We could do that. I couldn't decide whether it was a good idea for MALLET data, so I left it off for simplicity. Since I didn't work on the chardet
implementation, I only have a vague idea of the background, but I seem to recall that limiting it to the first N characters sometimes failed to detect non UTF-encoded characters later in the file. Maybe I didn't quite get what the issue was with that. IF you think it's safe to add MIN_ENCODiNG_DETECT
, or even use a value different from the constant, that's easy to add.
how large is a mallet file? Since chardet is slow, we may need a little testing and profiling.
Let's put that question on hold. I am working with another group that will be generating a lot of MALLET files in the next month or so. I'll collect them and try to work out an average profile.
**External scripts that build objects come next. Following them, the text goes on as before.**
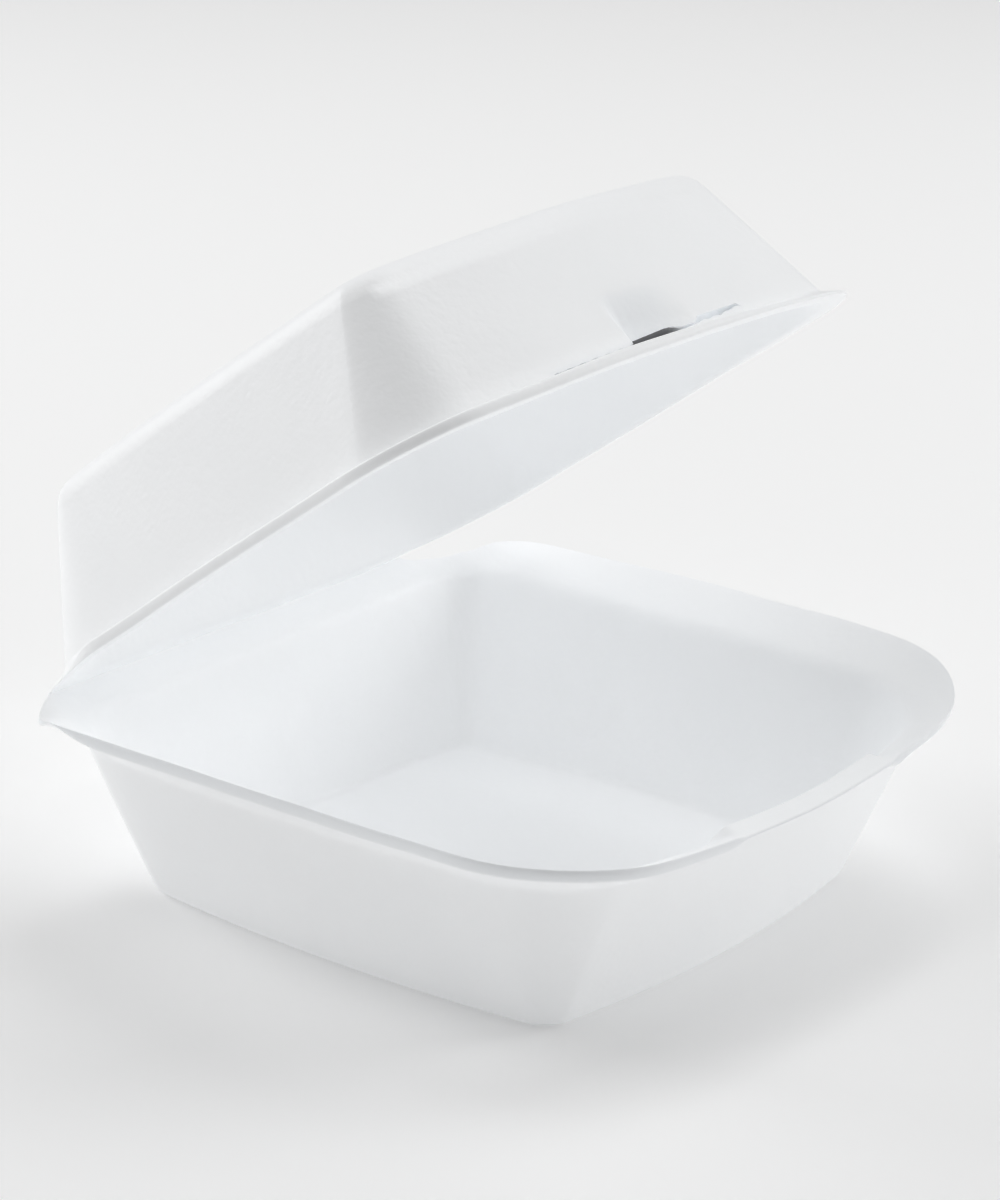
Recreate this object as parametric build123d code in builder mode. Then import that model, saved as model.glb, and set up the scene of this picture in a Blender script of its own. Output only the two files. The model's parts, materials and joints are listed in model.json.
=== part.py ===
from build123d import *
from math import atan2, cos, degrees, radians, sin, tan
import os

# A one-piece foam sandwich clamshell, standing open. Millimetres, +Z up.
# The origin is on the table under the tray. X runs along the hinge, the hinge
# is at the back (+Y), and the latch is at the front (-Y).
# On the real container the tray and the lid are one moulded sheet. It is
# divided here only at the pressed fold line, about which the lid turns.

# Foam sheet
foam_thickness = 2.3

# Tray outline at its rim, from the fold line to the front lip
hinge_y = 71.0
rim_half_width = 72.5
rim_side_bow = 4.0
rim_front_y = -71.0
rim_front_bow = 8.0
rim_front_radius = 27.0
rim_rear_radius = 12.0

# Tray section: a sloping wall up to a crease, and a flared lip above it
tray_height = 43.0
flare_width = 7.7
flare_depth = 6.6
hinge_flange_width = 4.6
crease_front_bow = 10.2
crease_side_bow = 4.7
crease_radius = 14.0

# Tray floor, and how far its edges lie inside the crease
floor_side_inset = 14.7
floor_front_inset = 13.2
floor_rear_inset = 11.3
base_front_bow = 5.4
base_side_bow = 3.5
base_radius = 5.5
base_band = 6.0
base_edge_round = 4.0
floor_edge_round = 2.4

# Fold line and the angle at which the lid stands
fold_web = 0.5
fold_gap = 0.2
lid_seat_clearance = 0.3
open_angle = 36.0

# Latch tongue, a flat ledge in the middle of the tray's front lip
tongue_width = 48.0
tongue_drop = 0.6

# Lid outline at its lip, in the lid's own plane, measured from the fold line
lid_half_width = 72.6
lid_side_bow = 1.2
lid_length = 132.5
lid_front_bow = 10.5
lid_front_radius = 21.0
lid_rear_radius = 16.0
lip_width = 3.6
lid_flange_width = 5.2

# Lid section and its top
lid_height = 37.0
lid_side_inset = 16.0
lid_front_inset = 8.5
lid_rear_inset = 13.5
lid_top_front_bow = 6.6
lid_top_side_bow = 2.4
lid_top_radius = 11.0
lid_top_round = 5.5
lid_ceiling_bevel = 2.0

# Latch in the lid: a slit over the lip, and a pressed finger recess above it
slit_clearance = 4.0
slit_height = 1.9
slot_height = 3.4
recess_width = 21.0
recess_height = 12.5
recess_depth = 1.4

# One overrun for every cutting tool
overrun = 6.0

# Worked out from the sizes above
crease_z = tray_height - flare_depth
flare_lean = atan2(flare_width, flare_depth - foam_thickness)
cut_edge = foam_thickness / sin(flare_lean)
ledge_z = tray_height - tongue_drop
lip_top = lid_seat_clearance + foam_thickness
lid_top = lid_seat_clearance + lid_height
lid_wall_height = lid_top - lip_top
tongue_reach = 2 * (rim_front_bow + flare_width)
slit_width = tongue_width + 2 * slit_clearance
lid_front_reach = lid_length + lid_front_bow + overrun

tray_leans = [
    atan2(floor_side_inset, crease_z),
    atan2(floor_front_inset, crease_z),
    atan2(floor_rear_inset, crease_z),
]
lid_leans = [
    atan2(lid_side_inset, lid_wall_height),
    atan2(lid_front_inset, lid_wall_height),
    atan2(lid_rear_inset, lid_wall_height),
]

# The lid's own plane: its z is the lid's closed "up", swung back by the opening
lid_plane = Plane(
    origin=(0, hinge_y, tray_height),
    x_dir=(1, 0, 0),
    z_dir=(0, sin(radians(open_angle)), cos(radians(open_angle))),
)
lid_up = Axis(lid_plane.origin, lid_plane.z_dir)


def skin_step(lean):
    """How far in the other face of the sheet lies at a floor or a ceiling."""
    return foam_thickness / cos(lean) - foam_thickness * tan(lean)


def crease_rise(lean):
    """How much higher than its lower face the sheet's upper face turns out."""
    half_turn = (flare_lean - lean) / 2
    return foam_thickness / cos(half_turn) * sin(lean + half_turn)


def outline(half_width, front, rear, bows, radii):
    """A bowed front, two bowed sides and a straight rear, with round corners.
    The bows are front and side, and the radii are front and rear."""
    front_bow, side_bow = bows
    middle = (front + rear) / 2
    with BuildLine() as sides:
        ThreePointArc((-half_width, front), (0, front - front_bow), (half_width, front))
        ThreePointArc((half_width, front), (half_width + side_bow, middle), (half_width, rear))
        Line((half_width, rear), (-half_width, rear))
        ThreePointArc((-half_width, rear), (-half_width - side_bow, middle), (-half_width, front))
    make_face(sides.edges())
    fillet(vertices().group_by(Axis.Y)[0], radii[0])
    fillet(vertices().group_by(Axis.Y)[-1], radii[1])


# Tray outlines


def tray_rim():
    outline(
        rim_half_width,
        rim_front_y,
        hinge_y - fold_gap,
        (rim_front_bow, rim_side_bow),
        (rim_front_radius, rim_rear_radius),
    )


def tray_wall(height, steps):
    """The tray's wall, cut level at a height. The steps are how far in its
    sides, its front and its rear move."""
    below = (crease_z - height) / crease_z
    side, front, rear = steps
    radius = crease_radius - below * (crease_radius - base_radius) - side
    outline(
        rim_half_width - flare_width - below * floor_side_inset - side,
        rim_front_y + flare_width + below * floor_front_inset + front,
        hinge_y - hinge_flange_width - below * floor_rear_inset - rear,
        (
            crease_front_bow - below * (crease_front_bow - base_front_bow),
            crease_side_bow - below * (crease_side_bow - base_side_bow),
        ),
        (radius, radius),
    )


def tub(low, high, steps=(0, 0, 0)):
    """All that the tray's wall encloses between two heights. The lowest band
    leans the same all round, so that its foot can be rounded evenly."""
    with BuildSketch(Plane.XY.offset(low)) as foot:
        tray_wall(low, steps)
    extrude(foot.sketch, amount=base_band)
    walls = faces().filter_by(Axis.Z, reverse=True)
    draft(walls, Plane.XY.offset(low), -degrees(tray_leans[0]))
    rise(high, steps)


def rise(height, steps):
    """The wall, from the top of what stands so far up to a height."""
    with BuildSketch(Plane.XY.offset(height)) as top:
        tray_wall(height, steps)
    loft([faces().sort_by(Axis.Z)[-1], top.sketch.face()], ruled=True)


def carried(height, steps=(0, 0, 0)):
    """The wall carried straight on, from a height up to the rim."""
    with BuildSketch(Plane.XY.offset(height)) as low:
        tray_wall(height, steps)
    with BuildSketch(Plane.XY.offset(tray_height)) as high:
        tray_wall(tray_height, steps)
    loft([low.sketch.face(), high.sketch.face()], ruled=True)


def flare(height):
    """The lip, from the top of the tub so far out to the rim at a height."""
    with BuildSketch(Plane.XY.offset(height)) as rim:
        tray_rim()
    loft([faces().sort_by(Axis.Z)[-1], rim.sketch.face()], ruled=True)


# Lid outlines, in the lid's own plane. A step is how far in the side, the
# front and the rear move.


def lid_rim():
    outline(
        lid_half_width,
        -lid_length,
        -fold_gap,
        (lid_front_bow, lid_side_bow),
        (lid_front_radius, lid_rear_radius),
    )


def lid_foot(step=(0, 0, 0)):
    outline(
        lid_half_width - lip_width - step[0],
        -lid_length + lip_width + step[1],
        -lid_flange_width - step[2],
        (lid_front_bow, lid_side_bow),
        (lid_front_radius - lip_width - step[0], lid_rear_radius - lip_width - step[0]),
    )


def lid_crown(step=(0, 0, 0)):
    outline(
        lid_half_width - lip_width - lid_side_inset - step[0],
        -lid_length + lip_width + lid_front_inset + step[1],
        -lid_flange_width - lid_rear_inset - step[2],
        (lid_top_front_bow, lid_top_side_bow),
        (lid_top_radius - step[0], lid_top_radius - step[0]),
    )


def front_block(width, plane, height):
    """A block across the middle of the lid's front wall, from the outside in."""
    with BuildSketch(plane) as block:
        with Locations((0, -lid_front_reach)):
            Rectangle(width, lid_front_reach / 2, align=(Align.CENTER, Align.MIN))
    extrude(block.sketch, amount=height)


lid_skin = [skin_step(lean) for lean in lid_leans]
recess_steps = [step + recess_depth for step in lid_skin]
tray_skin = [foam_thickness / cos(lean) for lean in tray_leans]
upper_crease_z = crease_z + crease_rise(tray_leans[0])

# Tray, outside: a tapering tub, a flared lip and its die-cut edge
with BuildPart() as tray_outside:
    tub(0, crease_z)
    fillet(edges().group_by(Axis.Z)[0], base_edge_round)
    flare(tray_height - cut_edge)
    with BuildSketch(Plane.XY.offset(tray_height - cut_edge)):
        tray_rim()
    extrude(amount=cut_edge)

# Tray, inside: the same walls, one sheet thickness in
with BuildPart() as tray_inside:
    tub(foam_thickness, upper_crease_z, tray_skin)
    fillet(edges().group_by(Axis.Z)[0], floor_edge_round)
    flare(tray_height)

# The tray's walls carried straight on up to the rim
with BuildPart() as inner_carried:
    carried(upper_crease_z, tray_skin)

with BuildPart() as outer_carried:
    carried(crease_z)

# Latch tongue: the front wall carried on up to a flat ledge
with BuildPart() as tongue_ledge:
    with BuildSketch(Plane.XY.offset(upper_crease_z)):
        tray_rim()
        with Locations((0, rim_front_y)):
            Rectangle(tongue_width, tongue_reach, mode=Mode.INTERSECT)
    extrude(amount=ledge_z - upper_crease_z)
    add(inner_carried.part, mode=Mode.SUBTRACT)
    add(tray_outside.part, mode=Mode.INTERSECT)

# The hollow under the ledge, outside the carried-on wall
with BuildPart() as tongue_hollow:
    with BuildSketch(Plane.XY.offset(crease_z)):
        with Locations((0, rim_front_y - rim_front_bow - overrun)):
            Rectangle(
                tongue_width - 2 * foam_thickness,
                rim_front_bow + flare_width + overrun,
                align=(Align.CENTER, Align.MIN),
            )
    extrude(amount=ledge_z - foam_thickness - crease_z)
    add(outer_carried.part, mode=Mode.SUBTRACT)

# The fold: the tray's hinge flange is pressed thin towards the fold line
with BuildPart() as tray_fold_press:
    with BuildSketch(Plane.YZ):
        with BuildLine():
            Polyline(
                (hinge_y - fold_gap, tray_height - fold_web),
                (hinge_y + overrun, tray_height - fold_web),
                (hinge_y + overrun, crease_z),
                (hinge_y - hinge_flange_width, crease_z),
                close=True,
            )
        make_face()
    extrude(amount=rim_half_width + rim_side_bow + overrun, both=True)

with BuildPart() as base_tray:
    add(tray_outside.part)
    add(tray_inside.part, mode=Mode.SUBTRACT)
    add(tongue_ledge.part)
    with BuildSketch(Plane.XY.offset(ledge_z)):
        with Locations((0, rim_front_y)):
            Rectangle(tongue_width, tongue_reach)
    extrude(amount=overrun, mode=Mode.SUBTRACT)
    add(tongue_hollow.part, mode=Mode.SUBTRACT)
    add(tray_fold_press.part, mode=Mode.SUBTRACT)

# Lid, outside: the tapering cap and its narrow flat lip
with BuildPart() as lid_outside:
    with BuildSketch(lid_plane.offset(lip_top)):
        lid_foot()
    with BuildSketch(lid_plane.offset(lid_top)):
        lid_crown()
    loft(ruled=True)
    fillet(faces().sort_by(lid_up)[-1].edges(), lid_top_round)
    with BuildSketch(lid_plane.offset(lid_seat_clearance)):
        lid_rim()
    extrude(amount=foam_thickness)

# Lid, inside
with BuildPart() as lid_inside:
    with BuildSketch(lid_plane.offset(lid_seat_clearance)):
        lid_foot(lid_skin)
    with BuildSketch(lid_plane.offset(lid_top - foam_thickness)):
        lid_crown(lid_skin)
    loft(ruled=True)
    chamfer(faces().sort_by(lid_up)[-1].edges(), lid_ceiling_bevel)

# The two faces of the front wall, each pushed in by the depth of the recess
with BuildPart() as recess_face:
    with BuildSketch(lid_plane.offset(lip_top)):
        lid_foot((recess_depth, recess_depth, recess_depth))
    with BuildSketch(lid_plane.offset(lid_top)):
        lid_crown((recess_depth, recess_depth, recess_depth))
    loft(ruled=True)

with BuildPart() as recess_back:
    with BuildSketch(lid_plane.offset(lid_seat_clearance)):
        lid_foot(recess_steps)
    with BuildSketch(lid_plane.offset(lid_top - foam_thickness)):
        lid_crown(recess_steps)
    loft(ruled=True)

with BuildPart() as recess_cut:
    front_block(recess_width, lid_plane.offset(lip_top), recess_height)
    add(recess_face.part, mode=Mode.SUBTRACT)

with BuildPart() as recess_wall:
    front_block(
        recess_width + 2 * foam_thickness,
        lid_plane.offset(lip_top),
        recess_height + foam_thickness,
    )
    add(recess_back.part, mode=Mode.SUBTRACT)
    add(lid_outside.part, mode=Mode.INTERSECT)

# The slit that takes the tongue, taller where the recess meets it
with BuildPart() as latch_slit:
    front_block(slit_width, lid_plane.offset(lip_top), slit_height)
    front_block(recess_width, lid_plane.offset(lip_top), slot_height)

with BuildPart() as lid_fold_press:
    with BuildSketch(Plane(origin=lid_plane.origin, x_dir=lid_plane.y_dir, z_dir=lid_plane.x_dir)):
        with BuildLine():
            Polyline(
                (-fold_gap, lid_seat_clearance + fold_web),
                (overrun, lid_seat_clearance + fold_web),
                (overrun, lip_top + overrun),
                (-lid_flange_width, lip_top + overrun),
                (-lid_flange_width, lip_top),
                close=True,
            )
        make_face()
    extrude(amount=lid_half_width + lid_side_bow + overrun, both=True)

with BuildPart() as lid:
    add(lid_outside.part)
    add(lid_inside.part, mode=Mode.SUBTRACT)
    add(recess_wall.part)
    add(recess_cut.part, mode=Mode.SUBTRACT)
    add(latch_slit.part, mode=Mode.SUBTRACT)
    add(lid_fold_press.part, mode=Mode.SUBTRACT)

base_tray.part.label = "base_tray"
lid.part.label = "lid"

os.makedirs("parts", exist_ok=True)
export_step(base_tray.part, "parts/base_tray.step")
export_step(lid.part, "parts/lid.step")
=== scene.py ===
import json
import math

import bmesh
import bpy
import numpy as np
from mathutils import Matrix, Vector, noise


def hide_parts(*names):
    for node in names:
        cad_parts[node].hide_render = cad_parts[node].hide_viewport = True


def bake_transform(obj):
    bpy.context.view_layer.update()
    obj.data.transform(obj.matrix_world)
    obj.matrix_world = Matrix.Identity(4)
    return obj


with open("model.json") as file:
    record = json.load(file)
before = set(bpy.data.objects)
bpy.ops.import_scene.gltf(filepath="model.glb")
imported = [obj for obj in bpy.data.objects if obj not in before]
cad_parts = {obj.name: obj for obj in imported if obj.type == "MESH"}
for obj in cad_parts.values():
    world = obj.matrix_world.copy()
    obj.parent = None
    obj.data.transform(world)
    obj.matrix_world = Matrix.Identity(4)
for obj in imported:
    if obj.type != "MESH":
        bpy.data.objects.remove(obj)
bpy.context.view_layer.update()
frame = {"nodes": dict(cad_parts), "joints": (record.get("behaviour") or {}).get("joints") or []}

# A one-piece foam clamshell, part open on a pale floor. It is one sheet with an
# outer and an inner skin, a die-cut edge round each half, and a fold between.
# Shapes are worked out in millimetres in the frame's own axes.
MM = 0.001

# The fold line and the angle between tray and lid come from the frame
hinge = frame["joints"][0]
FOLD_Y = hinge["pos_m"][1] / MM
FOLD_Z = hinge["pos_m"][2] / MM
OPEN_ANGLE = math.radians(-hinge["range_deg"][0])

# Foam sheet
THICK = 2.3
FOLD_THICK = 1.1
FOLD_LEFT = -61.0
FOLD_RIGHT = 49.0
EDGE_SOFT = 0.35

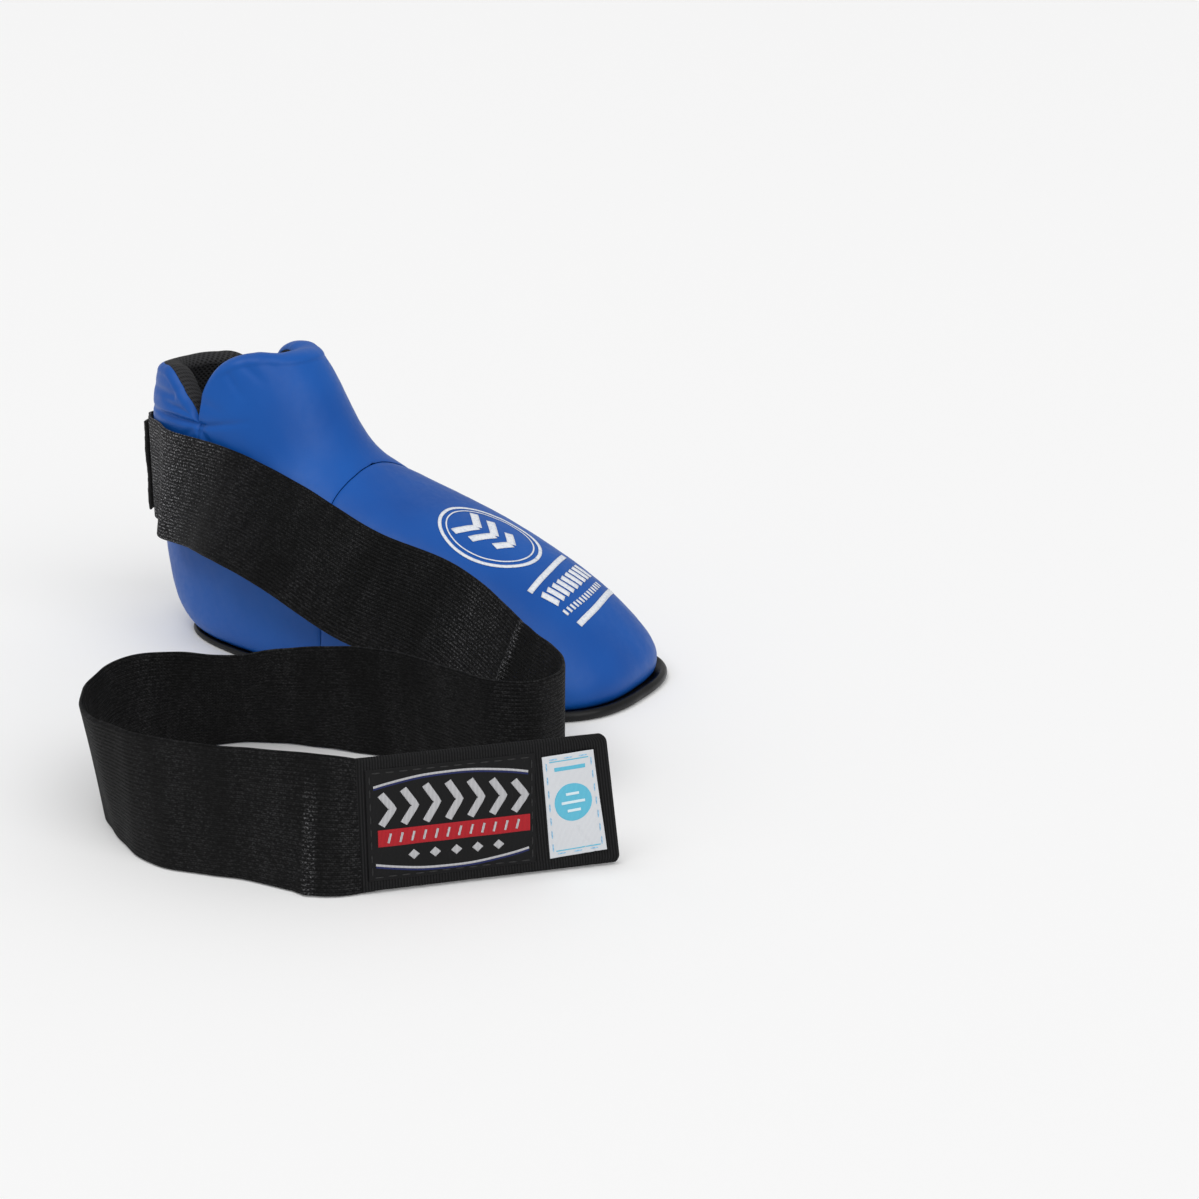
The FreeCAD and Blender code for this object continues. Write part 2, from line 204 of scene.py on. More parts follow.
def shell(turn, z, depth=0.0):
    """Point at a depth in the wall. At height z the outline is |x / reach|^n + |y / half|^n = 1,
    ahead of and behind its widest place. turn 0 is the toe, pi the heel, negative the near side."""
    turn, z, depth = np.broadcast_arrays(turn, z, depth)
    back, front, wide, half_width, n_front, n_back = level_values(z)
    back = back + depth * stretch(z, 0)
    front = front - depth * stretch(z, 1)
    half_width = half_width - depth * stretch(z, 3)
    c, s = np.cos(turn), np.sin(turn)
    n = np.where(c > 0, n_front, n_back)
    reach = np.where(c > 0, front - wide, wide - back)
    r = (np.abs(c) ** n + np.abs(s) ** n) ** (-1 / n)
    return np.stack([wide + reach * r * c, half_width * r * s, z], axis=-1)


def turn_at(x, z, side=-1):
    """The turn at which the outline at height z passes x, on the near side (-1) or far side (1):
    its sine and cosine are in the ratio of (1 - |share|^n)^(1/n) to the share of the reach."""
    back, front, wide, _, n_front, n_back = level_values(z)
    ahead = x > wide
    share = np.clip((x - wide) / np.where(ahead, front - wide, wide - back), -1, 1)
    n = np.where(ahead, n_front, n_back)
    return side * np.arctan2((1 - np.abs(share) ** n) ** (1 / n), share)


def smooth_step(value, low, high):
    """0 below low, 1 above high, and t * t * (3 - 2 t) between."""
    t = np.clip((value - low) / (high - low), 0, 1)
    return t * t * (3 - 2 * t)


def ripples(points, pitch, seed, waves=7):
    """Sum of sine waves in seeded directions, about -1 to 1, with the given pitch."""
    chance = np.random.default_rng(seed)
    ways = chance.normal(size=(waves, 3))
    ways /= np.linalg.norm(ways, axis=1)[:, None]
    rates = 2 * np.pi / (pitch * chance.uniform(0.7, 1.5, waves))
    shifts = chance.uniform(0, 2 * np.pi, waves)
    return np.sin(points @ (ways * rates[:, None]).T + shifts).sum(axis=-1) / waves**0.5 / 1.4


def distances(points):
    """How far along a line of points each of them lies: the lengths of the steps, added up."""
    return np.concatenate([[0], np.linalg.norm(np.diff(points, axis=0), axis=1).cumsum()])


def grid_quads(rows, columns):
    """Corner numbers of the quads of a grid of points that is stored row by row."""
    index = np.arange(rows * columns).reshape(rows, columns)
    corners = [index[:-1, :-1], index[:-1, 1:], index[1:, 1:], index[1:, :-1]]
    return np.stack(corners, axis=-1).reshape(-1, 4)


sharp_from = math.radians(65)  # edges that bend more than this are shaded sharp


def make_surface(name, grids, material, weld=0.0, thickness=0.0):
    """One mesh of several grids of points, (rows, columns, xyz), each with its UV in metres.
    A grid given with flip True has its faces turned round. weld merges the grids' shared edges,
    and thickness gives a wall inwards."""
    places, quads, uvs, count = [], [], [], 0
    for points, uv, flip in grids:
        rows, columns = points.shape[:2]
        faces = grid_quads(rows, columns) + count
        quads.append(faces[:, ::-1] if flip else faces)
        places.append(points.reshape(-1, 3))
        uvs.append(uv.reshape(-1, 2))
        count += rows * columns
    places, quads, uvs = np.concatenate(places), np.concatenate(quads), np.concatenate(uvs)
    mesh = bpy.data.meshes.new(name)
    mesh.vertices.add(len(places))
    mesh.vertices.foreach_set("co", places.astype(np.float32).ravel())
    mesh.loops.add(quads.size)
    mesh.loops.foreach_set("vertex_index", quads.astype(np.int32).ravel())
    mesh.polygons.add(len(quads))
    mesh.polygons.foreach_set("loop_start", np.arange(0, quads.size, 4, dtype=np.int32))
    mesh.update(calc_edges=True)
    layer = mesh.uv_layers.new(name="UVMap")
    layer.data.foreach_set("uv", uvs[quads.ravel()].astype(np.float32).ravel())
    piece = bpy.data.objects.new(name, mesh)
    bpy.context.scene.collection.objects.link(piece)
    mesh.materials.append(material)
    if weld:
        clean = bmesh.new()
        clean.from_mesh(mesh)
        bmesh.ops.remove_doubles(clean, verts=clean.verts, dist=weld)
        bmesh.ops.dissolve_degenerate(clean, edges=clean.edges, dist=weld)
        clean.to_mesh(mesh)
        clean.free()
    mesh.shade_smooth()
    mesh.set_sharp_from_angle(angle=sharp_from)
    if thickness:
        wall_maker = piece.modifiers.new("wall", "SOLIDIFY")
        wall_maker.thickness = thickness
        wall_maker.offset = -1.0
    return piece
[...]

I've pushed the fix with the MIN_ENCODING_DETECT
constant. We can always remove it. To call the function, use encoding = general_functions.get_encoding(str)
. I have also made note of where any new commits will have to be merged into the Python 3 branch.
For topic clouds,
word-topic-counts.txt
file that is not encoded in UTF-8 will cause encoding errors when MultiCloud tries to send a JSON string back to the client. The workaround is to upload the file in the normal file uploader, then download it from Lexos, and re-upload it in Multicloud. That seems to indicate that we just skipped forcing the file to UTF-8 when we did the MultiCloud upload, and it should be easy to fix.